Tricycle driver picture
From left: Bangko Sentral ng Pilipinas (BSP) Monetary Board Member V. Bruce J. Tolentino, tricycle driver from Victorias City Sunday T. Sobremesana, Victorias City Mayor Javier Miguel L. Benitez, Negros Occidental 3rd District Representative Jose Francisco B. Benitez, and BSP Deputy Governor Bernadette Romulo-Puyat at the Paleng-QR Ph Plus Launch in Victorias, City, Negros Occidental on 11 July 2023. Photo courtesy of the BSP.

Growth in transaction value

In addition to the increase in transaction volume, the value of digital payments also saw a significant rise.

The report indicates that the share of monthly digital payments in terms of value grew from 40.1% in 2022 to 55.3% in 2023. This growth reflects a broader adoption of digital payment methods across various sectors.

Key contributors to e-payment growth

The primary drivers of this increase in digital payments were merchant payments, which accounted for 64.9% of the total monthly digital payments volume. Person-to-person transfers contributed 19.3%, while business-to-business supplier payments made up 6.1%.

This growth is consistent with the increase in ownership of transaction accounts, particularly e-money accounts, which are increasingly used for payments.

Strategic positioning for economic growth

With the progress in digital payments adoption, the BSP, in collaboration with the payment industry, is well-positioned to advance digital payments further. This strategic positioning is expected to empower Filipino businesses and consumers, making them more active contributors to economic growth.

Remolona emphasized the importance of this progress, stating, “We should not rest on our laurels. Achieving the target is not the end goal. What we would like to see are lives being transformed by our policies.”

He highlighted the practical benefits of digital finance, particularly for overseas Filipinos, small businesses, and everyday citizens.

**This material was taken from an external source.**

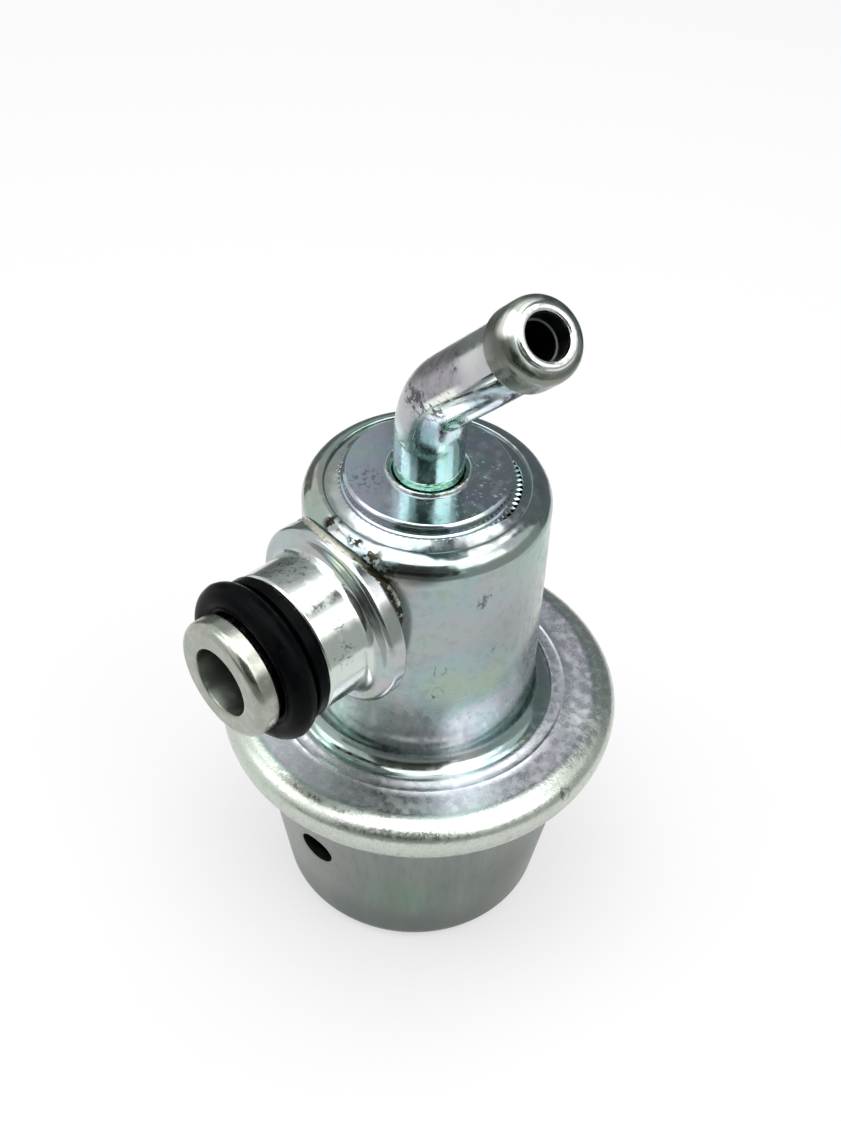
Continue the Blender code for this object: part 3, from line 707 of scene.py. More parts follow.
shell.tint(rim * 0.8, (0.60, 0.64, 0.57))
rubbed = shell.flecks(0.28, 4.0, 0.46, 0.66)
shell.tint(rim * rubbed * 0.22, (0.32, 0.34, 0.29))
shell.roughness += rim * (0.10 + 0.07 * rubbed)
shell.raise_by(0.006 * rim * rubbed)
# Painted highlight: a near-white band along the front of the rim's crest.
crest = shell.rise(height, 25.0, 25.5) * shell.rise(radial, 17.6, 18.2)
shell.patch((12.6, -14.1, 25.5), 10.0, 0.9, 0.8, (0.95, 0.97, 0.94), within=crest)
shell.roughness += 0.07 * shell.between(height, 29.0, 33.0, 46.0, 50.0)
scratches = shell.veins(1.7, 0.055, stretch=(1.6, 1.6, 0.8))
scratch_places = [(10.85, -3.0, 46.9, 1.2), (9.1, -6.6, 39.2, 0.9), (9.0, -6.8, 36.2, 1.0)]
scratch_places += [(11.1, -1.4, 40.2, 0.8), (19.2, 0.8, 25.0, 1.0)]
shell.patches(scratch_places, 0.5, 0.8, (0.08, 0.08, 0.07), scratches)
burn = shell.flecks(0.7, 5.0, 0.47, 0.53)
burn_places = [(-1.4, -10.0, 51.9, 1.3), (1.5, -9.8, 51.8, 1.1)]
burn_places += [(3.7, -10.0, 51.3, 1.4), (5.4, -9.7, 50.4, 1.5)]
shell.patches(burn_places, 0.6, 1.0, (0.022, 0.018, 0.012), burn)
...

“When Overseas Filipinos conveniently send remittances at faster and cheaper rates; when businesses, particularly micro, small and medium enterprises, accept e-payments and transact with suppliers and billers digitally; and when every Juan and Maria’s preferred mode of payment is digital – these represent the fulfillment of BSP’s vision of a safe, efficient, reliable, and inclusive payment system,” Remolona explained.

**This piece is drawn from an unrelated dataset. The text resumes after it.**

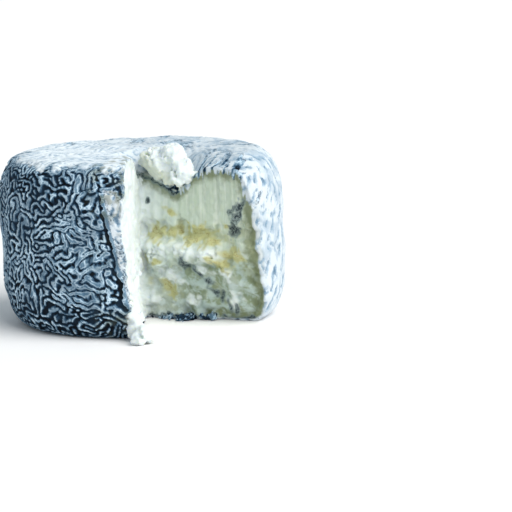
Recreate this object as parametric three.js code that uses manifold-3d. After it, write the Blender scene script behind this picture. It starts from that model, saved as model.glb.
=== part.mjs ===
// A small ash-ripened cheese wheel with one wedge cut out of it.
// Millimetres, +Z up. It stands on z = 0 with the origin under the middle of its bounding box.
// The open wedge faces -Y and +X. Rind and paste are one body, so the wheel is one mesh.
import * as THREE from "three";
import { mergeVertices } from "three/addons/utils/BufferGeometryUtils.js";
import Module from "manifold-3d";

// Driving dimensions of the wheel.
const wheelDiameter = 110;
const wheelHeight = 67;
const topShoulder = { inset: 12, drop: 19 }; // how far the top edge is rounded in, and down
const baseShoulder = { inset: 10, rise: 20 }; // how far the base edge is rounded in, and up
const shoulderFullness = 2.25; // 2 is an ellipse, more is squarer
const lean = 0.8; // how far the slumped top sits to -X of the base
const outOfRound = 0.9; // how far the ripened outline strays from a circle
const topSag = 0.8; // how far the middle of the top has settled

// The open wedge: where its two cuts meet, and the way each runs out from there, in degrees
// from -Y towards +X. The second cut curves: its way is given at shares of the height.
const wedgeTip = { x: -0.8, y: -2, radius: 1.2 };
const firstCutAngle = -6.3;
const secondCutAngles = [[0, 67], [0.13, 62], [0.3, 56.5], [0.5, 53], [1, 52.5]];

// The knife dragged the top rind down along the second cut: how far it drops at each place
// along that cut from the tip, and how wide the drop is on either side.
const draggedRind = {
  drops: [[-6, 0], [0, 7], [18.5, 14.5], [26, 9], [33, 4.8], [42, 5.5], [49, 5], [57, 4]],
  width: 8,
};

// Torn curd that stays on the wheel: a lump across the top of the second cut, and a crumb at
// the foot of the first, whose angle is measured as the cuts' are but from the wheel's axis.
const tornLump = { length: 26, width: 14, height: 15, along: 12, proud: 1.2, tilt: -22 };
const footCrumb = { length: 17, width: 11, height: 8, angle: -3.3, past: 0.5, sunk: 1.2 };

// How finely the surfaces are divided.
const segments = 72;
const shoulderSteps = 8;
const sideSteps = 3;
const discRings = 7;
const cutSteps = { along: 8, across: 6, up: 20 };
const lumpDetail = 4;

const wheelRadius = wheelDiameter / 2;
const degrees = Math.PI / 180;
const margin = 20; // how far the cutting wedge runs past the wheel

const wasm = await Module();
wasm.setup();

function toSolid(geometry) {
  const bare = geometry.clone();
  bare.deleteAttribute("normal");
  bare.deleteAttribute("uv");
  const merged = mergeVertices(bare, 1e-4);
  const triVerts = new Uint32Array(merged.index.array);
  const vertProperties = merged.attributes.position.array;
  return new wasm.Manifold(new wasm.Mesh({ numProp: 3, vertProperties, triVerts }));
}

function toGeometry(solid) {
  const mesh = solid.getMesh();
  const geometry = new THREE.BufferGeometry();
  geometry.setAttribute("position", new THREE.BufferAttribute(mesh.vertProperties, 3));
  geometry.setIndex(new THREE.BufferAttribute(mesh.triVerts, 1));
  return geometry;
}

// Moves every vertex with change(point), which alters the point it is given.
function reshape(geometry, change) {
  const positions = geometry.attributes.position;
  const point = new THREE.Vector3();
  for (let i = 0; i < positions.count; i++) {
    point.fromBufferAttribute(positions, i);
    change(point);
    positions.setXYZ(i, point.x, point.y, point.z);
  }
  return geometry;
}

// The level direction at an angle from -Y towards +X.
function directionAt(angle) {
  return new THREE.Vector2(Math.sin(angle * degrees), -Math.cos(angle * degrees));
}

// A quarter of a superellipse, from the flat (0) to the upright side (1).
function shoulderPoint(share) {
  const angle = (share * Math.PI) / 2;
  const power = 2 / shoulderFullness;
  return { out: Math.sin(angle) ** power, along: 1 - Math.cos(angle) ** power };
}

// Half of the wheel's section, from the middle of the base to the middle of the top.
function wheelProfile() {
  const points = [];
  const baseFlat = wheelRadius - baseShoulder.inset;
  const topFlat = wheelRadius - topShoulder.inset;
  for (let i = 0; i < discRings; i++) {
    points.push(new THREE.Vector2((baseFlat * i) / discRings, 0));
  }
  for (let i = 0; i <= shoulderSteps; i++) {
    const { out, along } = shoulderPoint(i / shoulderSteps);
    points.push(new THREE.Vector2(baseFlat + baseShoulder.inset * out, baseShoulder.rise * along));
  }
  const sideHeight = wheelHeight - baseShoulder.rise - topShoulder.drop;
  for (let i = 1; i < sideSteps; i++) {
    const height = baseShoulder.rise + (sideHeight * i) / sideSteps;
    points.push(new THREE.Vector2(wheelRadius, height));
  }
  for (let i = shoulderSteps; i >= 0; i--) {
    const { out, along } = shoulderPoint(i / shoulderSteps);
    const height = wheelHeight - topShoulder.drop * along;
    points.push(new THREE.Vector2(topFlat + topShoulder.inset * out, height));
  }
  for (let i = discRings - 1; i >= 0; i--) {
    points.push(new THREE.Vector2((topFlat * i) / discRings, wheelHeight));
  }
  return points;
}

// A value that runs straight from one [place, value] point to the next, level past the ends.
function valueAt(points, place) {
  const next = points.findIndex(([start]) => start > place);
  if (next === 0) return points[0][1];
  if (next === -1) return points.at(-1)[1];
  const [from, value] = points[next - 1];
  const [to, nextValue] = points[next];
  return THREE.MathUtils.mapLinear(place, from, to, value, nextValue);
}

function secondCutAngle(height) {
  return valueAt(secondCutAngles, height / wheelHeight);
}

// How far the dragged rind lies below the top at a place beside the second cut.
function dragDepth(x, y) {
  const cut = directionAt(secondCutAngle(wheelHeight));
  const along = (x - wedgeTip.x) * cut.x + (y - wedgeTip.y) * cut.y;
  const away = (x - wedgeTip.x) * -cut.y + (y - wedgeTip.y) * cut.x;
  return valueAt(draggedRind.drops, along) * Math.exp(-((away / draggedRind.width) ** 2));
}

function wheelBody() {
  const geometry = new THREE.LatheGeometry(wheelProfile(), segments).rotateX(Math.PI / 2);
  return reshape(geometry, (point) => {
    const angle = Math.atan2(point.y, point.x);
    const share = Math.hypot(point.x, point.y) / wheelRadius;
    const wave = 0.6 * Math.cos(2 * angle + 0.7) + 0.4 * Math.cos(3 * angle - 1.1);
    const stretch = 1 + (outOfRound * wave) / wheelRadius;
    const sunk = topSag * (1 - share ** 2) + dragDepth(point.x, point.y);
    point.x *= stretch;
    point.y *= stretch;
    point.z -= sunk * THREE.MathUtils.smoothstep(point.z / wheelHeight, 0.6, 1);
  });
}

// The space of the missing wedge, from below the base to above the top. A box is bent round
// the wedge's tip: its length runs outwards, its width from the first cut to the second.
function wedgeSpace() {
  const reach = wheelDiameter;
  const depth = wheelHeight + 2 * margin;
  const { along, across, up } = cutSteps;
  const geometry = new THREE.BoxGeometry(1, 1, depth, along, across, up);
  geometry.translate(0, 0, wheelHeight / 2);
  return reshape(geometry, (point) => {
    const height = THREE.MathUtils.clamp(point.z, 0, wheelHeight);
    const length = THREE.MathUtils.lerp(wedgeTip.radius, reach, point.x + 0.5);
    const angle = THREE.MathUtils.lerp(firstCutAngle, secondCutAngle(height), point.y + 0.5);
    const out = directionAt(angle).multiplyScalar(length);
    point.set(wedgeTip.x + out.x, wedgeTip.y + out.y, point.z);
  });
}

// A rounded lump of curd about its own centre, its length along X.
function curd({ length, width, height }) {
  const lump = new THREE.IcosahedronGeometry(0.5, lumpDetail);
  return reshape(lump, (point) => {
    const rough = 1 + 0.09 * Math.sin(11 * point.x + 7 * point.z) * Math.cos(9 * point.y);
    point.set(point.x * length * rough, point.y * width * rough, point.z * height * rough);
  });
}

function tornLumpBody() {
  const angle = secondCutAngle(wheelHeight);
  const place = directionAt(angle).multiplyScalar(tornLump.along);
  const middle = wheelHeight + tornLump.proud - tornLump.height / 2;
  const body = curd(tornLump).rotateY(-tornLump.tilt * degrees).rotateZ((angle - 90) * degrees);
  return body.translate(wedgeTip.x + place.x, wedgeTip.y + place.y, middle);
}

// The crumb leans on the wheel's lower edge, just inside the open wedge.
function footCrumbBody() {
  const place = directionAt(footCrumb.angle).multiplyScalar(wheelRadius + footCrumb.past);
  const body = curd(footCrumb).rotateZ((footCrumb.angle - 90) * degrees);
  body.translate(place.x, place.y, footCrumb.height / 2 - footCrumb.sunk);
  return reshape(body, (point) => {
    point.z = Math.max(point.z, 0);
  });
}

function cheeseWheel() {
  const cut = toSolid(wheelBody()).subtract(toSolid(wedgeSpace()));
  const solid = cut.add(toSolid(tornLumpBody())).add(toSolid(footCrumbBody()));
  const geometry = reshape(toGeometry(solid), (point) => {
    point.x -= lean * (point.z / wheelHeight);
  });
  geometry.computeBoundingBox();
  const middle = geometry.boundingBox.getCenter(new THREE.Vector3());
  geometry.translate(-middle.x, -middle.y, -geometry.boundingBox.min.z);
  geometry.computeVertexNormals();
  return geometry;
}

const ashAndPaste = new THREE.MeshStandardMaterial({
  color: 0x9fb0bb,
  roughness: 0.85,
  metalness: 0,
});
const wheel = new THREE.Mesh(cheeseWheel(), ashAndPaste);
wheel.name = "cheese_wheel";

const part = new THREE.Group();
part.add(wheel);

export default part;
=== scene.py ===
"""The looks of the cut cheese wheel: wrinkled ash rind, crumbly paste, plain studio.

Shape is worked out in millimetres on a grid, turned into one closed mesh, and only then
scaled to metres. "First" and "second" name the two cuts of the open wedge.
"""

import math

import bpy
import numpy as np
from mathutils import Matrix, Vector


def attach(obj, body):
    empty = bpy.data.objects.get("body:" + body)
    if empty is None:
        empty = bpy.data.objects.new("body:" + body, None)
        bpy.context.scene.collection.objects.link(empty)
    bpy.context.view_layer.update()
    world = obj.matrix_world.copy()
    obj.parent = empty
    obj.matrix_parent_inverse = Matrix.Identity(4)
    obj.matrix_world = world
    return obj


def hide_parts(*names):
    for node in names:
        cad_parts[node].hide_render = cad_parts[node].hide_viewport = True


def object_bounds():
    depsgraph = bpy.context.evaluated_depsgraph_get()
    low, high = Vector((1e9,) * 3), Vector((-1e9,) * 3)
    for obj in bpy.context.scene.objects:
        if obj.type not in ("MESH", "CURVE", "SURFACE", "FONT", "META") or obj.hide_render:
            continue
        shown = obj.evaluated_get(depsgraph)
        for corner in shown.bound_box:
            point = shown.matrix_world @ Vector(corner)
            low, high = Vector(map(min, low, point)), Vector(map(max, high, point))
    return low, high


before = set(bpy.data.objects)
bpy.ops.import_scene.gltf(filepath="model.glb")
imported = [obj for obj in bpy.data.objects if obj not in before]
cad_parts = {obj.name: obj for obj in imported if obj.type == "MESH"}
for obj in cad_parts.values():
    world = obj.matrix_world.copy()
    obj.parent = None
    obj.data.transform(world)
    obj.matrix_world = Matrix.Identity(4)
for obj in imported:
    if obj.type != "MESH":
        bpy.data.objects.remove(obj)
cad_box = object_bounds()

# ---------------------------------------------------------------- driving dimensions, in mm

RADIUS = 55.0
HEIGHT = 67.0
ROUND = 2.0 * math.pi * RADIUS
TOP_INSET, TOP_DROP = 12.0, 19.0  # how far the top edge is rounded in, and down
BASE_INSET, BASE_RISE = 10.0, 20.0  # how far the base edge is rounded in, and up
SHOULDER_FULLNESS = 2.25  # 2 is an ellipse, more is squarer
LEAN = 0.8  # how far the slumped top sits to -X of the base
OUT_OF_ROUND = 0.9  # how far the outline strays from a circle
TOP_SAG = 0.8  # how far the middle of the top has settled

# The wheel's axis meets the table this far from the right side and the back of the CAD's box.
RIGHT_REACH, BACK_REACH = 55.16, 54.27
BOX_CORNER = 1000.0 * np.array(cad_box[1])
AXIS = np.round(BOX_CORNER[:2] - (RIGHT_REACH, BACK_REACH), 2)

TIP = np.array([-0.8, -2.0])  # where the two cuts meet, from the axis
FIRST_ANGLE = -6.3
# The second cut curves: its way out, at shares of the height.
SECOND_SHARES = (0.0, 0.13, 0.3, 0.5, 1.0)
SECOND_ANGLES = (67.0, 62.0, 56.5, 53.0, 52.5)

# The knife dragged the top rind down along the second cut: places along it, and the drop.
DRAG_ALONG = (-6.0, 0.0, 18.5, 26.0, 33.0, 42.0, 49.0, 57.0)
DRAG_DROP = (0.0, 7.0, 14.5, 9.0, 4.8, 5.5, 5.0, 4.0)
DRAG_WIDTH = 8.0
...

Future of digital payments in the Philippines

The BSP’s commitment to promoting a digital economy is clear. The successful digitalization of over half of the country’s retail payments is a testament to the effectiveness of the BSP’s policies and the willingness of Filipinos to embrace digital finance. Moving forward, the BSP aims to continue driving the growth of digital payments, ensuring that the benefits of digital finance reach all segments of the population.

The transformation to a digital economy not only enhances convenience and efficiency in financial transactions but also plays a crucial role in financial inclusion. By making digital payments more accessible, the BSP is paving the way for a more inclusive financial system where everyone can participate and benefit.